### YOUR OBJECTIVE
Please write out the material that follows, exactly as it stands.

# # # # # # #

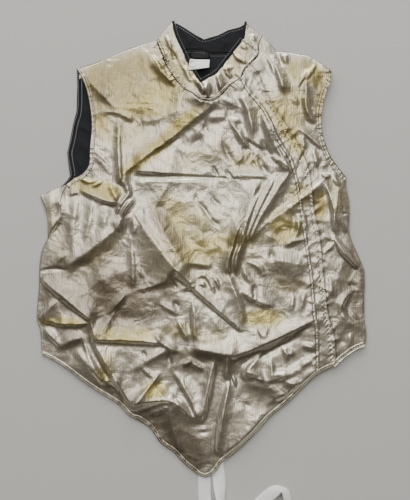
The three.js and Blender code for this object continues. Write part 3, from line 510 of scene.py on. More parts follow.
# %% Corrections and the last small creases
CREASES += [
    # Beside the foot of the collar
    (-94, 346, -72, 306, 0, 2.5, 1, 4, 4, -3),
    (-72, 306, -44, 273, 1, 2.5, 0, 4, 4, -3),
    (-86, 330, -64, 290, 0, 1.5, 0, 4, 5, -3),
    # Lower right
    (66, -224, 112, -236, 0, 3, 0, 20, 26, 0),
    # Corrections of large folds
    (-163, 318, -171, 256, -2.5, -1, 0, 40, 12, 1),
    (73, 13, 140, 70, -1, -3.5, -2, 12, 34, 4),
    (-124, 5, -121, -68, -0.5, -2.5, -1.5, 20, 14, 0),
    (-119, -68, -58, -48, -0.5, -1.5, -2, 26, 12, -3),
    (20, 250, -63, 184, -1, -1, -1, 9, 46, 0),
    (-55, 190, -134, 131, -1.5, -1.5, -1, 10, 46, -2),
    (-88, 328, -42, 275, -1, -2, -1, 7, 18, -3),
    (-197, 289, -146, 235, -1, -1.5, 0, 28, 12, -2),
    (-172, 233, -121, 216, 0, -2, -1, 38, 9, 6),
    (-116, 264, -44, 269, -1, -2, -1, 24, 12, -5),
    (-112, 219, -60, 232, -1, -2, -1, 20, 12, -6),
    (229, -105, 268, -134, -2, -3.5, -1, 12, 26, -2),
    # Small marks in other places
    (-129, 30, -121, -60, 0, 1.4, 0.5, 5, 14, 4),
    (-200, -60, -120, -30, 0, 2, 0, 30, 30, 0),
    (-45, 262, 40, 240, 0, 2, 0, 12, 14, 0),
    (0, -100, 40, -150, 0, 2, 0, 20, 20, 0),
    (44, -212, 52, -232, 0, 4, 0, 6, 6, 2),
    (40, -208, 46, -228, 0, -3, 0, 5, 5, 2),
    (-30, -182, 0, -205, 0, 3, 0, 10, 12, 0),
    (-38, -196, -22, -186, 0, 3, 0, 8, 8, 0),
]

print(len(CREASES), "fine creases in all")

# %% [markdown]
# The collar is stiff and buckles into short kinks where it bends round the neck. The lining, the labels and
# the back only ripple. Each has a table of its own, because they lie over one another at the same place.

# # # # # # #

### EXERCISE RESPONSE
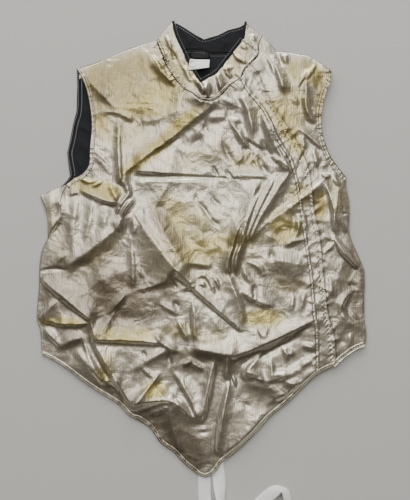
The three.js and Blender code for this object continues. Write part 3, from line 510 of scene.py on. More parts follow.
# %% Corrections and the last small creases
CREASES += [
    # Beside the foot of the collar
    (-94, 346, -72, 306, 0, 2.5, 1, 4, 4, -3),
    (-72, 306, -44, 273, 1, 2.5, 0, 4, 4, -3),
    (-86, 330, -64, 290, 0, 1.5, 0, 4, 5, -3),
    # Lower right
    (66, -224, 112, -236, 0, 3, 0, 20, 26, 0),
    # Corrections of large folds
    (-163, 318, -171, 256, -2.5, -1, 0, 40, 12, 1),
    (73, 13, 140, 70, -1, -3.5, -2, 12, 34, 4),
    (-124, 5, -121, -68, -0.5, -2.5, -1.5, 20, 14, 0),
    (-119, -68, -58, -48, -0.5, -1.5, -2, 26, 12, -3),
    (20, 250, -63, 184, -1, -1, -1, 9, 46, 0),
    (-55, 190, -134, 131, -1.5, -1.5, -1, 10, 46, -2),
    (-88, 328, -42, 275, -1, -2, -1, 7, 18, -3),
    (-197, 289, -146, 235, -1, -1.5, 0, 28, 12, -2),
    (-172, 233, -121, 216, 0, -2, -1, 38, 9, 6),
    (-116, 264, -44, 269, -1, -2, -1, 24, 12, -5),
    (-112, 219, -60, 232, -1, -2, -1, 20, 12, -6),
    (229, -105, 268, -134, -2, -3.5, -1, 12, 26, -2),
    # Small marks in other places
    (-129, 30, -121, -60, 0, 1.4, 0.5, 5, 14, 4),
    (-200, -60, -120, -30, 0, 2, 0, 30, 30, 0),
    (-45, 262, 40, 240, 0, 2, 0, 12, 14, 0),
    (0, -100, 40, -150, 0, 2, 0, 20, 20, 0),
    (44, -212, 52, -232, 0, 4, 0, 6, 6, 2),
    (40, -208, 46, -228, 0, -3, 0, 5, 5, 2),
    (-30, -182, 0, -205, 0, 3, 0, 10, 12, 0),
    (-38, -196, -22, -186, 0, 3, 0, 8, 8, 0),
]

print(len(CREASES), "fine creases in all")

# %% [markdown]
# The collar is stiff and buckles into short kinks where it bends round the neck. The lining, the labels and
# the back only ripple. Each has a table of its own, because they lie over one another at the same place.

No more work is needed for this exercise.